ANALYSIS OF ELECTROMAGNETIC AND SEISMIC GEOPHYSICAL METHODS IN INVESTIGATION OF SHALLOW SUB-SURFACE HYDROGEOLOGY IN HYPER-ARID SALINE SOILS

An electromagnetic (EM) and seismic geophysical study was initiated on behalf of Nye County, Nevada to evaluate non-invasive approaches to measure depth to shallow groundwater in hyper-arid environments with high soil salinities using a combination of geophysical methods where the installation of piezometers is impractical or prohibited. The study area is Carson Slough near Ash Meadows National Wildlife Refuge in Amargosa Valley, located ~113 km northwest of Las Vegas, Nevada. The area is underlain by valley fill, with generally shallow, albeit variable, depths to water. The methods used include electromagnetic induction using Geonics EM-38, EM-34, and EM-31-SH tools allowing for multiple antenna-receiver spacings, which permit resolution of changes in conductivity with depth. We also acquired P-wave seismic reflection (nominal 48-fold) profiles at high resolution using a short (0.305 m) geophone spacing. Both methods were deployed over four profiles where shallow piezometer control was present. Local conditions at Carson Slough present numerous challenges to water table characterization using geophysical methods due to its shallow depth, high soil and water conductivity, and high degree of horizontal and vertical heterogeneity of the shallow subsurface. In order to better constrain the effectiveness of the geophysical methods, a calibration study was conducted along the southeast shore of Utah Lake, Utah County, Utah. This area is a semi-arid environment with a shallow well-defined water table, but less saline than Carson Slough and with more homogeneous soil.

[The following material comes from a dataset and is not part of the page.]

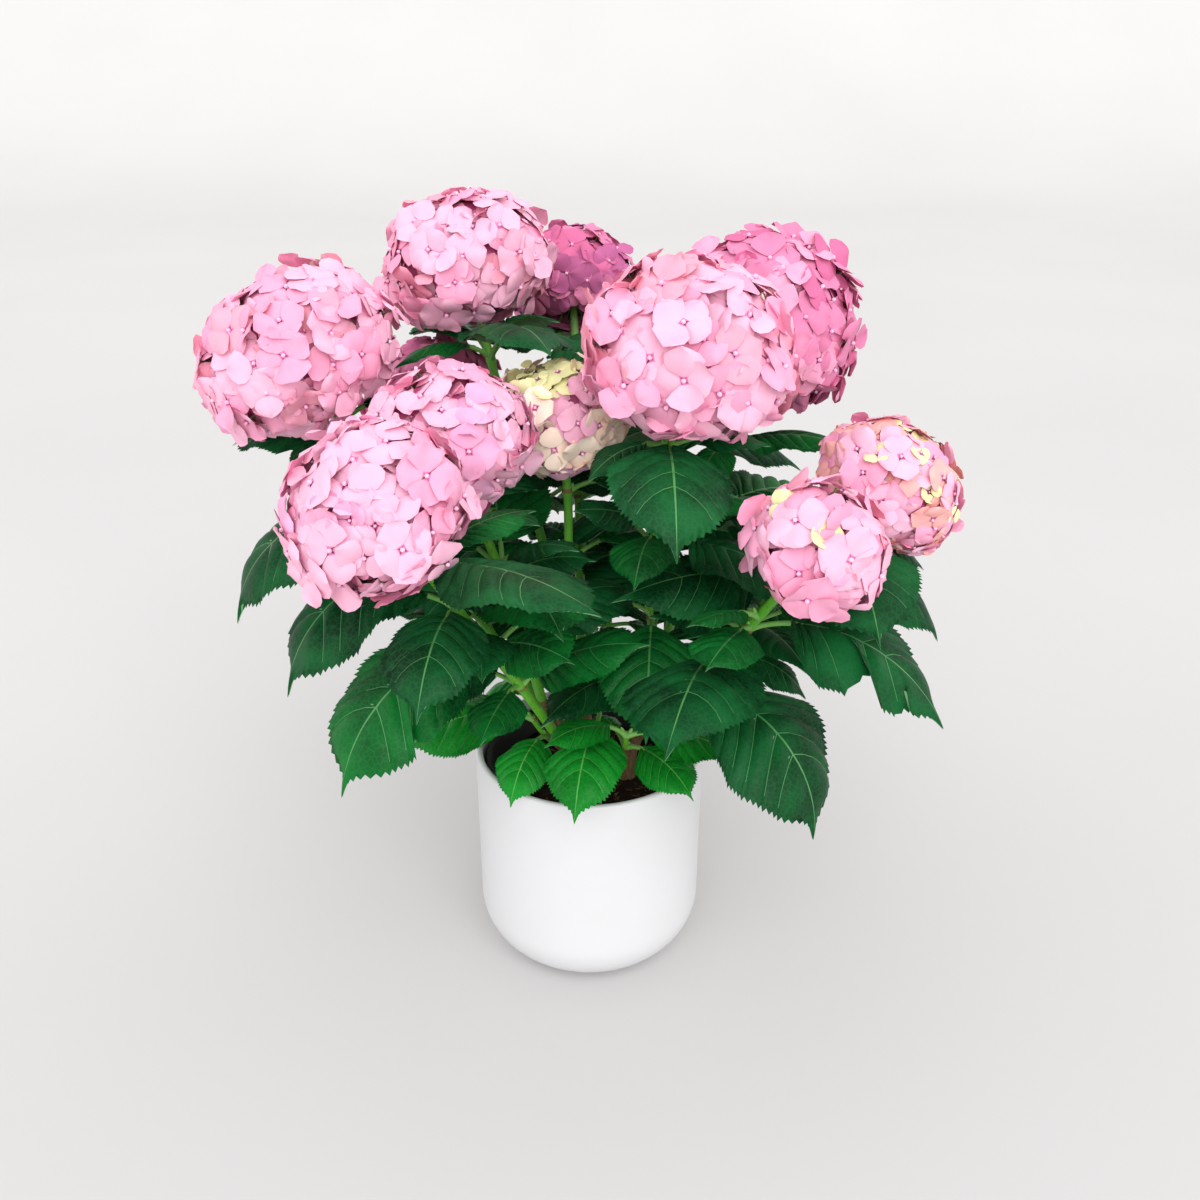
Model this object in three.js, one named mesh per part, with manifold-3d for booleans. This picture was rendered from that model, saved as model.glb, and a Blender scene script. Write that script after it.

This allowed for development of a straightforward modeling approach. EM results at both sites show that the water table corresponds with a drop in conductivity. This is due to high concentrations of evaporative salts in the vadose zone; however, because this method relies on a conductivity contrast between the vadose and phreatic zones, it is difficult to identify the top of water table in areas of low conductivity contrast. Interpretations of seismic data show reflections and strong head waves corresponding to water levels at piezometer control points, although this method is labor intensive when using short geophone spacing. Thus seismic reflection or refraction could be used to supplement EM data, especially in areas of low conductivity contrast.